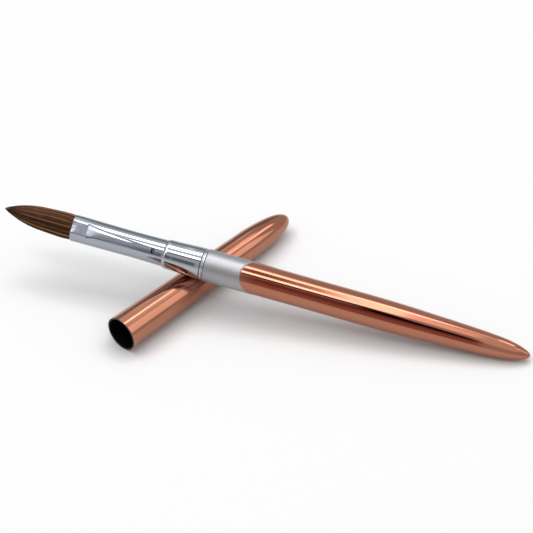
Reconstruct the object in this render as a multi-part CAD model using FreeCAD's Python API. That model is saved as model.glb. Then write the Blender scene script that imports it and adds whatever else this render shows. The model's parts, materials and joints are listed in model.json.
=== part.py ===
import FreeCAD, Part
import math
import os

# A brush for acrylic nails, lying at rest across its own loose cap.
# Millimetres and degrees, +Z up. The origin is on the table, under the middle of the pair.
#
# Brush and cap are turned work, so each is drawn about its own axis, which is X here.
# A "station" is a distance along that axis, from the tip of the hair or from the mouth
# of the cap. Z is the upper side once the piece is laid down, and -Y is its front side.

V = FreeCAD.Vector

# ---- Brush: driving dimensions ----
BRUSH_LENGTH = 184.6
FERRULE_MOUTH = 25.0          # the hair stands this far out of the metal
FERRULE_MOUTH_RADIUS = 4.6
FERRULE_SLOPE = (34.8, 4.51)  # station and radius on the way to the narrowest place ...
FERRULE_WAIST = (48.9, 4.44)  # ... and there
FERRULE_TAIL_RADIUS = 4.62    # the straight end that the neck sleeve is pressed over
FERRULE_END = 61.3
FERRULE_WALL = 0.3
CRIMP_STEP = 30.4             # where the edge of the crimping tool bit into the ferrule
CRIMP_END = 53.9
SLEEVE_FRONT = 57.6
SHOULDER_END = 59.1           # the sleeve's rounded front reaches its full radius here
SLEEVE_RADIUS = 5.07
FLARE_FRONT = 61.5            # the sleeve flares gently from here ...
FLARE_END = 69.5              # ... to here, and then runs straight up to the ring
FLARE_RADIUS = 5.46
RING_FRONT = 70.7
COLLAR_FRONT = 72.1
COLLAR_RADIUS = 5.5
JOINT_STATION = 89.3          # the slanted seam of collar and handle crosses the axis here
JOINT_SLANT = 41.0            # degrees off a square cut
HANDLE_FRONT_RADIUS = 5.42
GRIP_FRONT = 100.4            # the handle is a true cylinder from here ...
GRIP_END = 131.2              # ... to here
GRIP_RADIUS = 5.36
HANDLE_WALL = 0.6
HANDLE_BORE = 4.7
CORE_FRONT = 74.5
CORE_END = 135.0
ROD_RADIUS = 3.2
ROD_END = 113.0
EDGE_BREAK = 0.2              # chamfer of turned edges; two of them make each fine groove

# Heights above the axis of the flat bottoms that the crimping tool left
BAND_HEIGHT = 4.0             # shallow flat between the rim and the step
DENT = [                      # the dent climbs from the step to the rear: station, height
    (CRIMP_STEP, 3.72),
    (34.5, 4.06),
    (43.0, 4.24),
    (CRIMP_END, 4.38),
]

# The crimp, and the short side of the slanted seam, look to the front and this much upwards
CRIMP_RISE = 45.0
SLANT_RISE = 47.0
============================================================
:: Objective ::
Print only the lines from the top of the data above down to the line holding "V = FreeCAD.Vector", inclusive.

:: Written solution ::
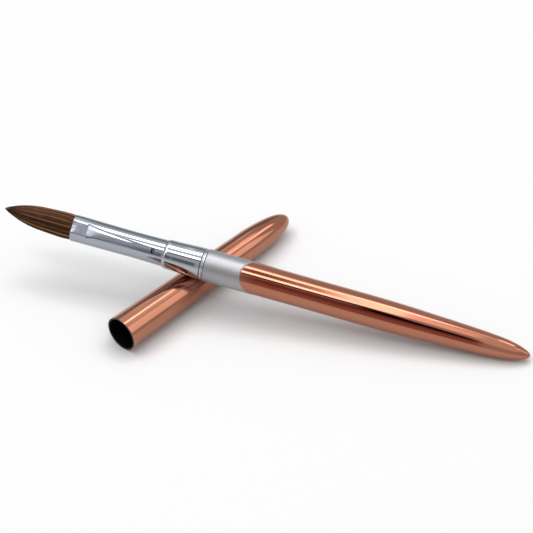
Reconstruct the object in this render as a multi-part CAD model using FreeCAD's Python API. That model is saved as model.glb. Then write the Blender scene script that imports it and adds whatever else this render shows. The model's parts, materials and joints are listed in model.json.
=== part.py ===
import FreeCAD, Part
import math
import os

# A brush for acrylic nails, lying at rest across its own loose cap.
# Millimetres and degrees, +Z up. The origin is on the table, under the middle of the pair.
#
# Brush and cap are turned work, so each is drawn about its own axis, which is X here.
# A "station" is a distance along that axis, from the tip of the hair or from the mouth
# of the cap. Z is the upper side once the piece is laid down, and -Y is its front side.

V = FreeCAD.Vector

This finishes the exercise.